Objective: Repeat exactly the lines from the start through the line with "const twigs = SHOOTS.map(twigTo);", both ends included.

Material provided:
## Begin

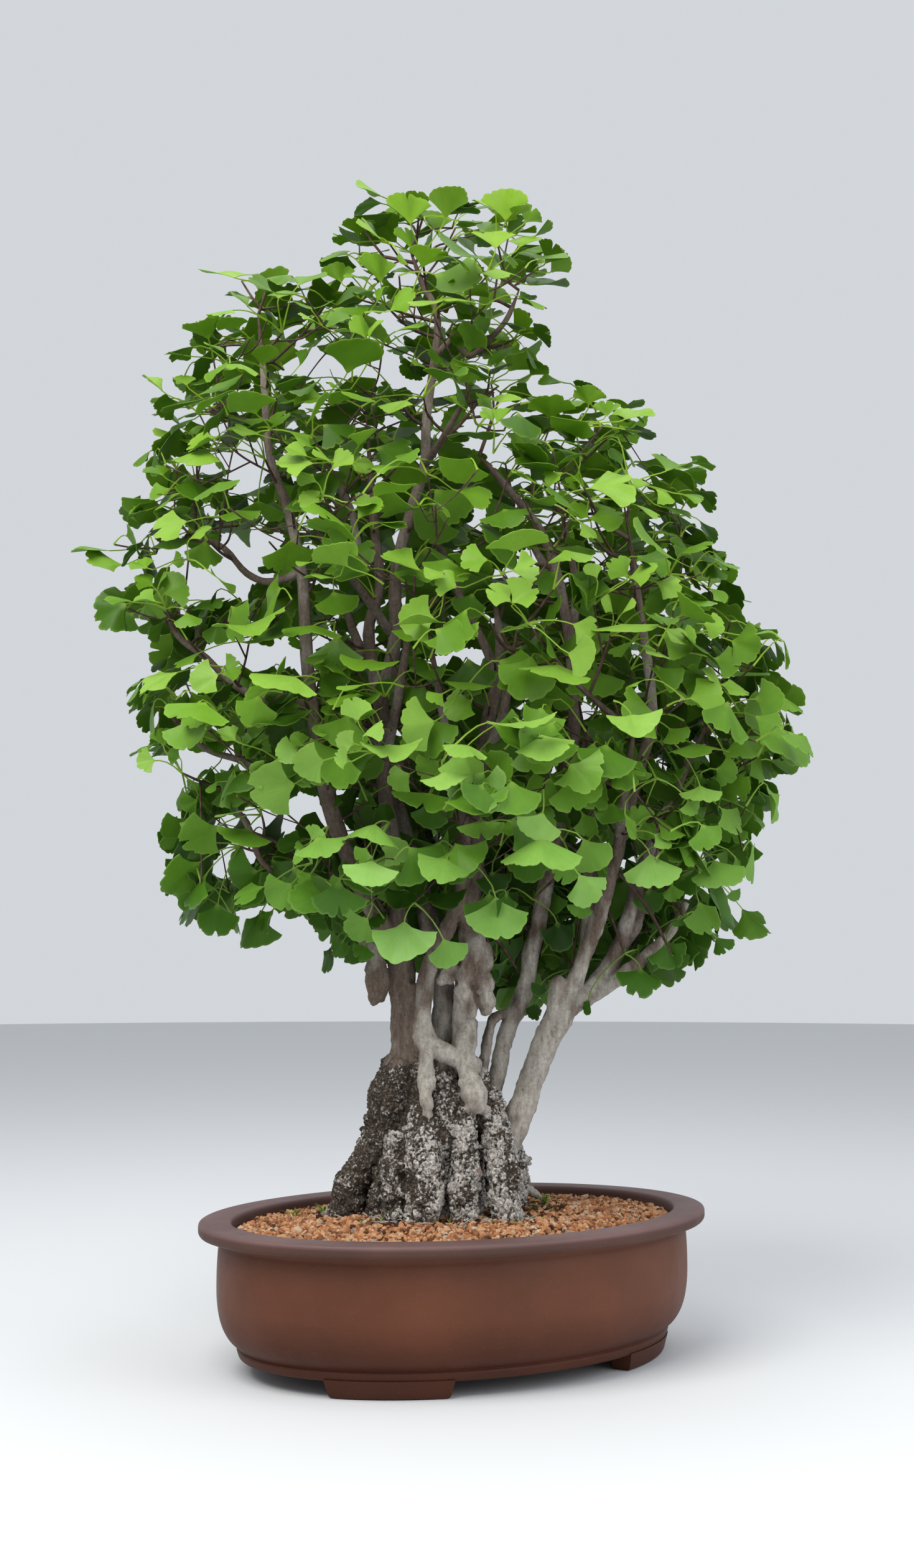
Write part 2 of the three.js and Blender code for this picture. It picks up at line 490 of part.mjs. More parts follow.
/** A twig from the nearest limb up to the middle of a shoot. */
function twigTo(shoot) {
  const tip = turned(...shoot);
  let nearest = { distance: Infinity };
  for (const limb of limbCurves) {
    for (let step = 3; step <= 12; step += 1) {
      const point = limb.curve.getPoint(step / 12);
      const distance = point.distanceTo(tip) + Math.max(0, point.z - tip.z + TWIG_FLOOR);
      if (distance < nearest.distance) nearest = { distance, point, radius: limb.radiusAt(step / 12) };
    }
  }
  const sag = new THREE.Vector3(0, 0, -TWIG_SAG * nearest.distance);
  const bend = nearest.point.clone().lerp(tip, 0.55).add(sag);
  const curve = new THREE.CatmullRomCurve3([nearest.point, bend, tip]);
  const thick = Math.min(TWIG_FOOT_RADIUS, nearest.radius);
  return { curve, radiusAt: (t) => THREE.MathUtils.lerp(thick, TWIG_TIP_RADIUS, t) };
}

const twigs = SHOOTS.map(twigTo);

function treeSolid() {
  const lobes = ROOT_LOBES.map((points) => limbSolid(limbCurve(points), LOBE_SIDES, points.length));
  const burls = BURLS.map((points) => limbSolid(limbCurve(points), LIMB_SIDES, points.length - 1));
  const limbs = limbCurves.map((limb, i) => limbSolid(limb, LIMB_SIDES, LIMBS[i].length - 1));
  const shoots = twigs.map((twig) => limbSolid(twig, TWIG_SIDES, 2));
  const aboveSoil = unite([...lobes, ...burls, ...limbs, ...shoots]).subtract(soilMound(GAP));
  return aboveSoil.add(rootBall(0));
}

// ---- Foliage ------------------------------------------------------------------------------

/** One fan-shaped leaf with its stalk, flat in XY, the stalk starting at the origin along +Y. */
function leafShape(scale) {
  const neck = PETIOLE_LENGTH;
  const half = (LEAF_WIDTH * scale) / 2;
  const length = LEAF_LENGTH * scale;
  const stalk = PETIOLE_WIDTH / 2;
  return new THREE.Shape([
    [-stalk, 0], [stalk, 0], [stalk, neck], [half, neck + 0.55 * length], [0.55 * half, neck + 0.97 * length],
    [-0.55 * half, neck + 0.97 * length], [-half, neck + 0.55 * length], [-stalk, neck],
  ].map(([x, y]) => new THREE.Vector2(x, y)));
}

function leafSolid(base, direction, facing, scale, thickness) {
  const across = direction.clone().cross(facing).normalize();
  const normal = across.clone().cross(direction).normalize();
  const matrix = new THREE.Matrix4().makeBasis(across, direction, normal).setPosition(base);
  const blade = new THREE.ExtrudeGeometry(leafShape(scale), { depth: thickness, bevelEnabled: false });
  return solidOf(blade.translate(0, 0, -thickness / 2).applyMatrix4(matrix));
}

/** The bud beyond a twig's end, from which a shoot's leaves spread. */
function budOf(twig) {
  const along = twig.curve.getTangent(1).normalize();
  const middle = twig.curve.getPoint(1).addScaledVector(along, GAP + HUB_LENGTH / 2);
  const body = new THREE.CylinderGeometry(HUB_RADIUS, HUB_RADIUS, HUB_LENGTH, LEAVES_PER_SHOOT);
  body.applyQuaternion(new THREE.Quaternion().setFromUnitVectors(new THREE.Vector3(0, 1, 0), along));
  return { along, middle, solid: solidOf(body.translate(middle.x, middle.y, middle.z)) };
}

/** One shoot: a bud and a whorl of leaves, clear of everything built so far. */
function shootSolid({ along, middle, solid }, random, obstacles) {
  const aside = Math.abs(along.z) < 0.9 ? upright : new THREE.Vector3(1, 0, 0);
  const side = aside.clone().cross(along).normalize();
  const other = along.clone().cross(side);
  let shoot = solid;
  for (let leaf = 0; leaf < LEAVES_PER_SHOOT; leaf += 1) {
    for (let attempt = 0; attempt < PLACING_TRIES; attempt += 1) {
      const angle = 2 * Math.PI * ((leaf + 0.5 + 0.3 * (random() - 0.5)) / LEAVES_PER_SHOOT);
      const spread = THREE.MathUtils.lerp(0.9, 1.7, random());
      const direction = side.clone().multiplyScalar(Math.cos(angle))
        .addScaledVector(other, Math.sin(angle))
        .multiplyScalar(Math.sin(spread))
        .addScaledVector(along, Math.cos(spread))
        .add(new THREE.Vector3(0, 0, -0.15))
        .normalize();
      const facing = upright.clone().addScaledVector(along, 0.8)
        .add(new THREE.Vector3(random() - 0.5, random() - 0.5, 0)).normalize();
      const scale = THREE.MathUtils.lerp(0.85, 1.1, random());
      const start = middle.clone().addScaledVector(direction, STALK_START);
      const clear = middle.clone().addScaledVector(direction, HUB_LENGTH);
      const guard = leafSolid(start, direction, facing, scale, LEAF_THICKNESS + 2 * GAP);
      const outerGuard = leafSolid(clear, direction, facing, scale, LEAF_THICKNESS + 2 * GAP);
      if (overlaps(outerGuard, shoot) || obstacles.some((obstacle) => overlaps(guard, obstacle))) continue;
      shoot = shoot.add(leafSolid(start, direction, facing, scale, LEAF_THICKNESS));
      break;
    }
  }
  return shoot;
}

/** A seedling that stands on the soil: a short stem and narrow blades. */
function weedSolid({ u, v, height, blades }) {
  const foot = turned(u, v, 0);
  const surface = soilHeight(foot.x, foot.y) + GAP;
  const stem = new THREE.CylinderGeometry(WEED_STEM_RADIUS, WEED_STEM_RADIUS, height, 5).rotateX(Math.PI / 2);
  let weed = solidOf(stem.translate(foot.x, foot.y, surface + height / 2));
  const outline = new THREE.Shape([
    [-0.2 * WEED_BLADE_WIDTH, 0], [0.2 * WEED_BLADE_WIDTH, 0],
    [0.5 * WEED_BLADE_WIDTH, 0.5 * WEED_BLADE_LENGTH], [0, WEED_BLADE_LENGTH],
    [-0.5 * WEED_BLADE_WIDTH, 0.5 * WEED_BLADE_LENGTH],
  ].map(([x, y]) => new THREE.Vector2(x, y)));
  for (let blade = 0; blade < blades; blade += 1) {
    const angle = (2 * Math.PI * blade) / blades;
    const direction = new THREE.Vector3(Math.cos(angle), Math.sin(angle), WEED_RISE).normalize();
    const across = direction.clone().cross(upright).normalize();
    const matrix = new THREE.Matrix4().makeBasis(across, direction, across.clone().cross(direction));
    matrix.setPosition(foot.x, foot.y, surface + height - WEED_STEM_RADIUS);
    const leaf = new THREE.ExtrudeGeometry(outline, { depth: WEED_BLADE_THICKNESS, bevelEnabled: false });
    weed = weed.add(solidOf(leaf.translate(0, 0, -WEED_BLADE_THICKNESS / 2).applyMatrix4(matrix)));
  }
  return weed;
}

// ---- Assembly -----------------------------------------------------------------------------

const clay = new THREE.MeshStandardMaterial({ color: 0x6f4538, roughness: 0.75, metalness: 0 });
const earth = new THREE.MeshStandardMaterial({ color: 0xa5623c, roughness: 1, metalness: 0 });
const bark = new THREE.MeshStandardMaterial({ color: 0x8f8779, roughness: 0.95, metalness: 0 });
const foliage = new THREE.MeshStandardMaterial({ color: 0x6ba032, roughness: 0.5, metalness: 0 });
const weedGreen = new THREE.MeshStandardMaterial({ color: 0x8fbf3f, roughness: 0.6, metalness: 0 });
const plastic = new THREE.MeshStandardMaterial({ color: 0x20241f, roughness: 0.6, metalness: 0 });
const wire = new THREE.MeshStandardMaterial({ color: 0x9a8a72, roughness: 0.4, metalness: 0.9 });

const bonsai = new THREE.Group();

function addPiece(name, geometry, material) {
  const mesh = new THREE.Mesh(geometry, material.clone());
  mesh.name = name;
  bonsai.add(mesh);
}

const tree = treeSolid();
const pockets = [rootBall(2 * GAP), screenPocket(HOLE_X), screenPocket(-HOLE_X)];
const soil = pockets.reduce((mass, pocket) => mass.subtract(pocket), soilMound(0));

addPiece('pot', geometryOf(potSolid()), clay);
addPiece('soil', geometryOf(soil), earth);
addPiece('trunk_and_branches', geometryOf(tree), bark);
for (const [side, x] of [['left', -HOLE_X], ['right', HOLE_X]]) {
  addPiece(`drainage_screen_${side}`, screenGeometry(x), plastic);
  addPiece(`screen_wire_${side}`, wireGeometry(x), wire);
}

const random = seededRandom(7);
const buds = twigs.map(budOf);
const shoots = buds.map((bud) => bud.solid);
buds.forEach((bud, i) => {
  const obstacles = [tree, ...shoots.filter((shoot, other) => other !== i)];
  shoots[i] = shootSolid(bud, random, obstacles);
  addPiece(`leaf_cluster_${String(i + 1).padStart(2, '0')}`, geometryOf(shoots[i]), foliage);
});

for (const weed of WEEDS) addPiece(weed.name, geometryOf(weedSolid(weed)), weedGreen);

export default bonsai;
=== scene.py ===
"""Ginkgo bonsai in an unglazed oval pot: the looks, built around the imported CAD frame.

The tree is described in its own front view, in millimetres: u to the right, v away from the viewer
and z up from the feet, with u = v = 0 at the pot's centre. row() turns that into the part's frame.
"""

import math
import random

import bmesh
import bpy
import numpy as np
from mathutils import Matrix, Vector, noise
from mathutils.bvhtree import BVHTree


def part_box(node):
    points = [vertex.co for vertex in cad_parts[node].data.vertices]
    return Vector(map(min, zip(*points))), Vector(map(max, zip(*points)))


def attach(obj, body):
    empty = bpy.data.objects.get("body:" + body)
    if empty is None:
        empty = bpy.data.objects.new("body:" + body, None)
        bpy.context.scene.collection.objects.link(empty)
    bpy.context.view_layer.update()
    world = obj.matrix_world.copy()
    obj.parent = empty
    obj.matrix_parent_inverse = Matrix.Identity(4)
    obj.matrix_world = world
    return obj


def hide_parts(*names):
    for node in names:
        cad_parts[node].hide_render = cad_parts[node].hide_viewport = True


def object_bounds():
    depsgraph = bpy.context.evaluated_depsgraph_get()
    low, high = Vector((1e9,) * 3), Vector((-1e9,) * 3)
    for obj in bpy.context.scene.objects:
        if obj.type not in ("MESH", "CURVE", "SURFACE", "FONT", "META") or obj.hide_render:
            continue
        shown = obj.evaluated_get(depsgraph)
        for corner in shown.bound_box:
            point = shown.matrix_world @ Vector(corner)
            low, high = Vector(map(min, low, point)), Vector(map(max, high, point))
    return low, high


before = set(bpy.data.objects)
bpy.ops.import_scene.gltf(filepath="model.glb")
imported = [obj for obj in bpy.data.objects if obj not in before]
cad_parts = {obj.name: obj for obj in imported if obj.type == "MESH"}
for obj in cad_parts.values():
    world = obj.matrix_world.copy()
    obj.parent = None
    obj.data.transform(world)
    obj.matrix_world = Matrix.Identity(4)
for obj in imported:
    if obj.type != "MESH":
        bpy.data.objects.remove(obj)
cad_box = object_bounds()

# ---- Driving dimensions, in millimetres and degrees ----------------------------------------------

MM = 0.001
TREE_TURN = 33
LIP_HALF_LENGTH = 213
LIP_HALF_WIDTH = 162
POT_HEIGHT = 113
FOOT_HEIGHT = 12
FOOT_ANGLE = 47
FOOT_HALF_SPAN = 17
FLOOR_TOP = 23
HOLE_X = 72
HOLE_RADIUS = 14
SOIL_HALF_LENGTH = 185
SOIL_HALF_WIDTH = 134
SOIL_EDGE_Z = 106
SOIL_CROWN_Z = 114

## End

The output:
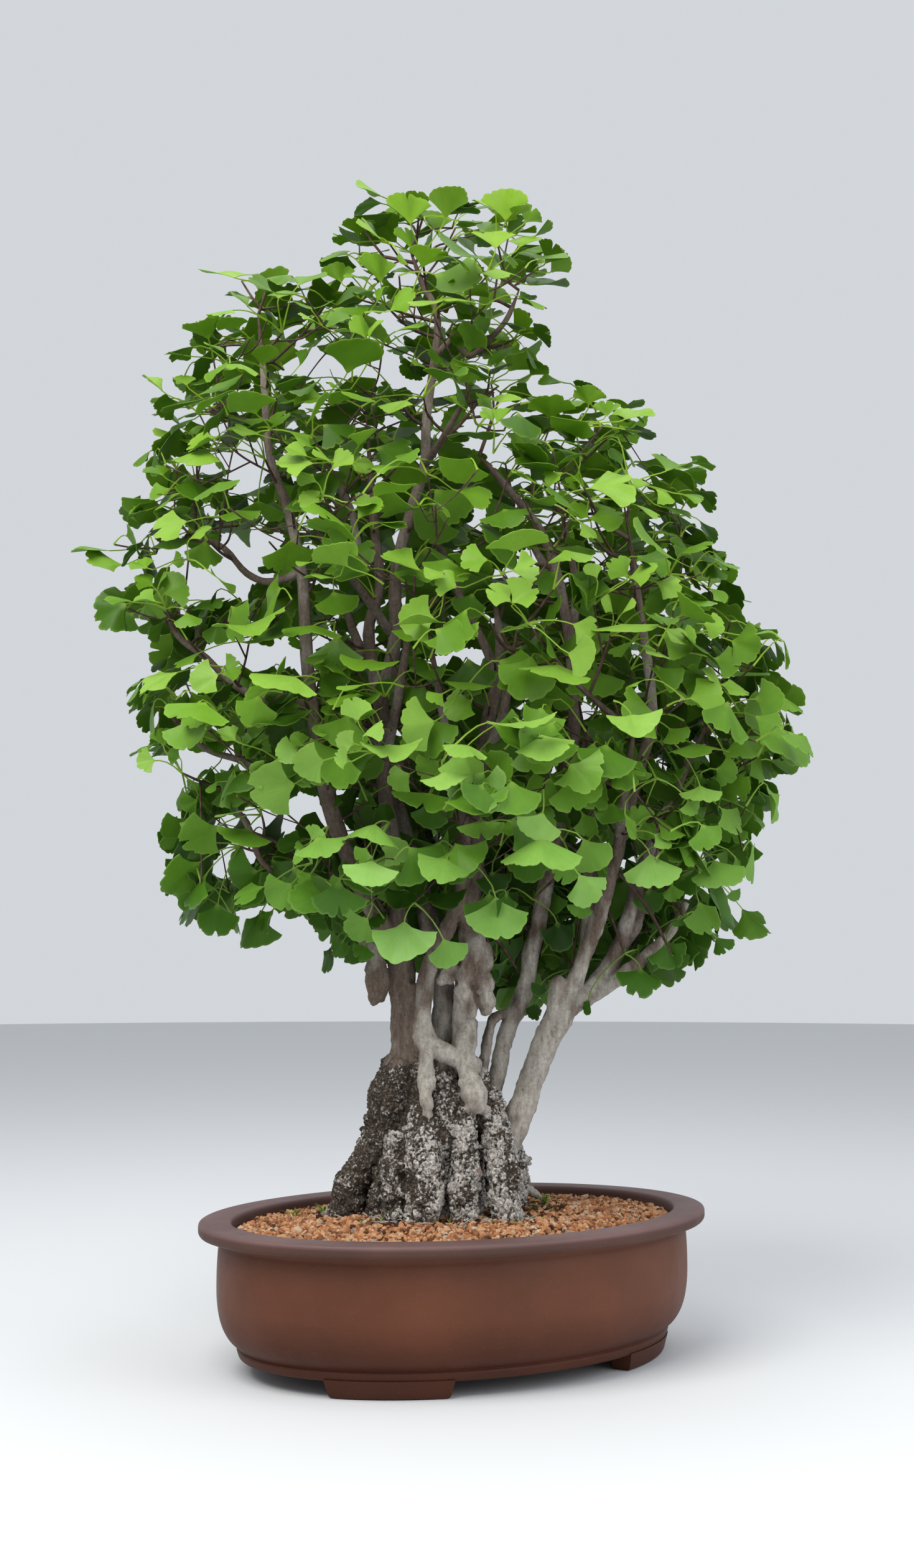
Write part 2 of the three.js and Blender code for this picture. It picks up at line 490 of part.mjs. More parts follow.
/** A twig from the nearest limb up to the middle of a shoot. */
function twigTo(shoot) {
  const tip = turned(...shoot);
  let nearest = { distance: Infinity };
  for (const limb of limbCurves) {
    for (let step = 3; step <= 12; step += 1) {
      const point = limb.curve.getPoint(step / 12);
      const distance = point.distanceTo(tip) + Math.max(0, point.z - tip.z + TWIG_FLOOR);
      if (distance < nearest.distance) nearest = { distance, point, radius: limb.radiusAt(step / 12) };
    }
  }
  const sag = new THREE.Vector3(0, 0, -TWIG_SAG * nearest.distance);
  const bend = nearest.point.clone().lerp(tip, 0.55).add(sag);
  const curve = new THREE.CatmullRomCurve3([nearest.point, bend, tip]);
  const thick = Math.min(TWIG_FOOT_RADIUS, nearest.radius);
  return { curve, radiusAt: (t) => THREE.MathUtils.lerp(thick, TWIG_TIP_RADIUS, t) };
}

const twigs = SHOOTS.map(twigTo);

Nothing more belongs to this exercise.